Individually, in groups, and, at length, as a body we discussed the situation in the Coal Fields.

It was clear that the miners are virtually imprisoned, deprived of the freedom necessary to maintain their organization, denied any intercourse with those outside who would be their friends. This isolation, we saw, is maintained by a cordon of steel, an army of killers and a legal machine which effectively prevents this intercourse.

The forces which serve the mine-owners are the combined power of the Coal Field ruling class. In Southeastern Kentucky, the combination includes the county attorneys, sheriffs, judges, and the entire law-enforcing machinery. Thugs employed as deputies, including such killers as Lee Fleenor, comprise the strong arm. It is reinforced by Cleon K. Calvert, an attorney for the Wallins Creek Mine Co., and his American Legion boys; by Herndon Evans, editor of the Bell county newspaper, and the local press; by organized charity, and the Red Cross, of which Evans is director; and by the church and the clergy.

To this list we added Governor Ruby Laffoon who was forced to hear us—he received 3,000 telegrams during our visit to Kentucky—but who refused to take action for the safety of the miners, citizens of the state of Kentucky, or for citizens of the United States who might choose to invoke their constitutional rights to cross a state line.
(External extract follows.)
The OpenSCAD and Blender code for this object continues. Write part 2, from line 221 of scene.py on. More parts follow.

Of the powers beyond the boundaries of the state which served the interests of the Kentucky coal operators, we immediately listed Sheriff Riley of Clairborne County, Tennessee, who had shown a fine spirit of cooperation toward the Kentucky gang. He had arrested 17 miners and N.M.U. organizers and lodged them in prison at Tazewell. It was

Sheriff Riley who had kidnapped Joe Weber, N.M.U. organizer, when he was enroute through Clairborne county to Kentucky. There was also Governor Horton of Tennessee, who refused to take action against the Clairborne County oligarchy, and who believed, and said as much, that any one who exhibited any interest in the plight of the miners must automatically be a dangerous red. In Knoxville, there was the Journal which had attacked the National Miners Union, had consistently espoused the cause of the coal operators, and treated the demands of the miners entirely in terms of a “red menace.” Although we were not molested at Knoxville—unless by molestation we include constant surveillance by plain-clothes detectives—the law enforcement officers of the city had raided on a number of occasions the officers of the Workers International Relief, arrested the relief workers and driven the organization underground.
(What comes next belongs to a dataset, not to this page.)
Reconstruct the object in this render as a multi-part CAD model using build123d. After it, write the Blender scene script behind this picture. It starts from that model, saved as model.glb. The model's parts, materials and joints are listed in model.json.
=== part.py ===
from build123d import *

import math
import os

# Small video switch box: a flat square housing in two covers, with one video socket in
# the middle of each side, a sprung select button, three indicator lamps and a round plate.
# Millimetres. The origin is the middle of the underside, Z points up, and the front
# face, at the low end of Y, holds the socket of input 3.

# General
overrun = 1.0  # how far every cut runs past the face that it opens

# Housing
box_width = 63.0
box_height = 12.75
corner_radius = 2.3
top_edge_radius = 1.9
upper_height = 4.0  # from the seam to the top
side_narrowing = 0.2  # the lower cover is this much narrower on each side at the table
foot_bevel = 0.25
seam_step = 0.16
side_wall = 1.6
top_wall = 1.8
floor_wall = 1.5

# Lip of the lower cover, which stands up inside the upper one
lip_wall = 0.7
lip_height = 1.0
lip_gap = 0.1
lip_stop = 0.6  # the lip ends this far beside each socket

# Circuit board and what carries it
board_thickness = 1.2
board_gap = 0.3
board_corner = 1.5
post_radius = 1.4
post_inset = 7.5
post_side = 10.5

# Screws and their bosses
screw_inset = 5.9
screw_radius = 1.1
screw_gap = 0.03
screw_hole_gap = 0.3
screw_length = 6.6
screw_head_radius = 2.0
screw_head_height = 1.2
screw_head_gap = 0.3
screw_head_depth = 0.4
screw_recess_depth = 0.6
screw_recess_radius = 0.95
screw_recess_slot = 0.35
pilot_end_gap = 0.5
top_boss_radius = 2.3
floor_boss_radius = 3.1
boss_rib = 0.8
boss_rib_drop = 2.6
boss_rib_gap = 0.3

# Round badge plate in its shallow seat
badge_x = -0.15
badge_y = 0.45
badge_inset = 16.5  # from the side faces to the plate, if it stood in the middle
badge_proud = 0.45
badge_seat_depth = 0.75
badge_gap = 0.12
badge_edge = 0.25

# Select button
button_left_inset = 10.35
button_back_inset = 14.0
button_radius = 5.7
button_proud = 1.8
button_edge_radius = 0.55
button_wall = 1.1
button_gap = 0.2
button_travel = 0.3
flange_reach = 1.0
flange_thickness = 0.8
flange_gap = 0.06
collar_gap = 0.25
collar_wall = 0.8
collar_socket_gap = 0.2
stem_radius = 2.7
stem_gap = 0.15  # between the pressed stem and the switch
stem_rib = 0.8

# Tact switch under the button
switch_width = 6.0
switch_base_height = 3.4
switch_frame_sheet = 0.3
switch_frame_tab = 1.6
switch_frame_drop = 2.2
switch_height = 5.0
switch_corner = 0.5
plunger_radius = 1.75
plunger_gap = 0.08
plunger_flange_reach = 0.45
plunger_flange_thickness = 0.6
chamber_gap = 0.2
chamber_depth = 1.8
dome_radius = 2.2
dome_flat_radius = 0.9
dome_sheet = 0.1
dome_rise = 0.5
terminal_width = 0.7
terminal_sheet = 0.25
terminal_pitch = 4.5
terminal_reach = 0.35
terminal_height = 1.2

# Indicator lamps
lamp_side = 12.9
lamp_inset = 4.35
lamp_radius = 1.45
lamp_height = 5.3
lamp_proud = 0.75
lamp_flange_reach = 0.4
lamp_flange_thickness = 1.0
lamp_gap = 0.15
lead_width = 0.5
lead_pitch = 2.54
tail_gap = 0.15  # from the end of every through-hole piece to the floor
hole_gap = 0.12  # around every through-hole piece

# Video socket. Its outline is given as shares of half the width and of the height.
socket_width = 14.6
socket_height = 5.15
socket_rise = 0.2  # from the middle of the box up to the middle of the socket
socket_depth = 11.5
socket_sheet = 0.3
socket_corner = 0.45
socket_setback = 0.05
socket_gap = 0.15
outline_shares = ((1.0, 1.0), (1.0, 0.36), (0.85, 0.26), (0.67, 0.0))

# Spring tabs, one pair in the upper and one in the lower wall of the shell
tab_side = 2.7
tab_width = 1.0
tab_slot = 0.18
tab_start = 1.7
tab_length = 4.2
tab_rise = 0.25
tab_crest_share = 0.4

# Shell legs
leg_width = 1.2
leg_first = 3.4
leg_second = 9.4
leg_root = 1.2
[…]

In the failure of the federal government to defend that constitution which its officials had sworn to uphold we came to the core of the matter. The coal operators of Harlan and Bell counties include Ford, Morgan (U.S. Steel), Insull and Peabody. The government of the United States of America had no desire to take any steps which might embarrass the coal operators. The solidarity of the ruling class, employers, investors, and governments was revealed with all its implications.
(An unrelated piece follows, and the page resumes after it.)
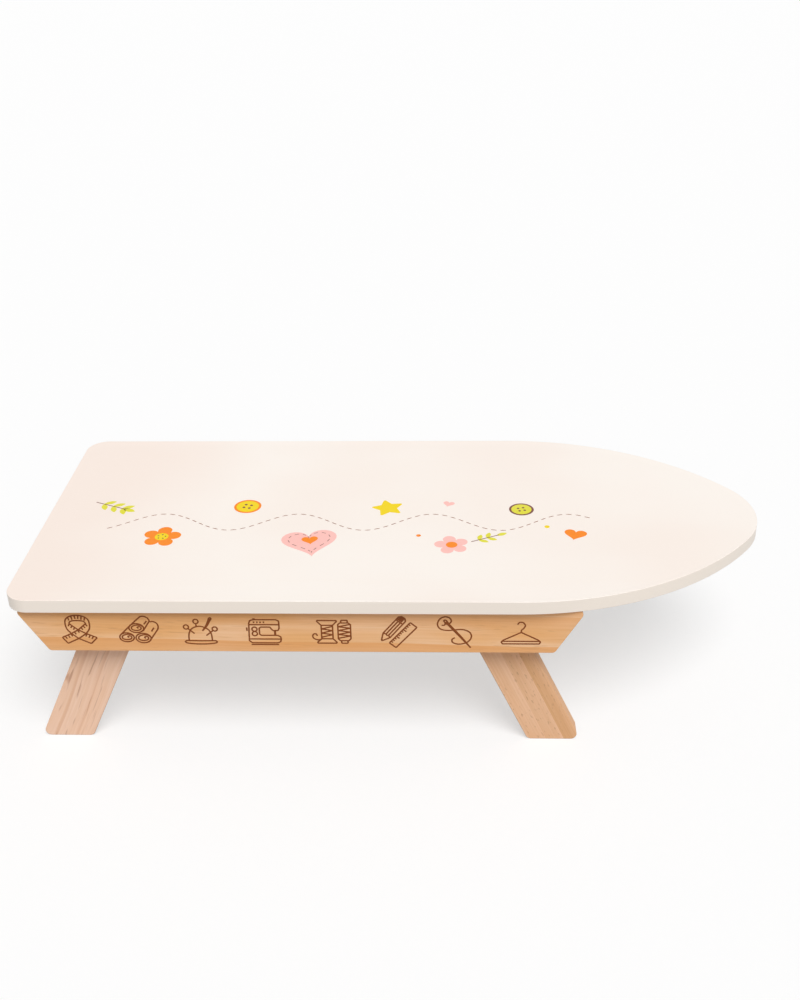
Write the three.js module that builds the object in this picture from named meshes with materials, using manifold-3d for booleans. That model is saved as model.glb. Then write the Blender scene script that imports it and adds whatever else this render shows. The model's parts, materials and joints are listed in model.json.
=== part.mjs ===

Constitutional rights are a fiction. Democracy is a myth. The figures who sit in the seats of authority are not concerned with the denial of what we were once pleased to call civil liberties. And when the interests of the working class conflict with those of the employing class, the combined forces of government, press and church, come forward to suppress the workers.

The fascist regime in the coal fields, with its so palpable a denial of constitutional rights, its deafness to the interests or demands of the governed, might be, in its severe form, only a local situation. But we recognized it as a policy to which the ruling class will resort in any situation where the working class has grown restive.

At the same time, we saw more clearly that the only power which can crush such a blood-and-iron rule is the organized working class. We saw that the sort of social and economic order which we had so passionately desired will come only because a working class demands it.

We recognized, therefore, that our interests lie with those of the workers. This did not follow merely as a piece of abstract logic. It came because in our struggle with a section of the ruling class, we found ourselves fighting shoulder to shoulder with workers. The bonds which bound us to them were the warm human bonds of common interests and a common objective.

This was a profound lesson, but a heartening one. To the eighty students who participated in the expedition, it was almost an obvious one. Our problem became one of how to translate this message to our fellow students.

The message is one which is involved, not only in the Kentucky incident, but in every struggle against reaction and conservatism, in every fight for the interests and rights of students and workers. To spread this message is a major task of the student movement.

At this historic moment the student movement is making its first rapid strides forward. The economic situation is one which forces the student toward collective action. Campus clubs of old standing and newly organized clubs are coming to understand this common aspect of the struggle, and, with the National Student League as their standard, they are working towards a united revolutionary student movement.

Emerging from the 1931 free speech struggle at City College of New York, the National Student League was founded in early 1932 during a rising student movement by Communist Party activists. The N.S.L. organized from High School on and would be the main C.P.-led student organization through the early 1930s. Publishing ‘Student Review’, the League grew to thousands of members and had a focus on anti-imperialism/anti-militarism, student welfare, workers’ organizing, and free speech. Eventually with the Popular Front the N.S.L. would merge with its main competitor, the Socialist Party’s Student League for Industrial Democracy in 1935 to form the American Student Union.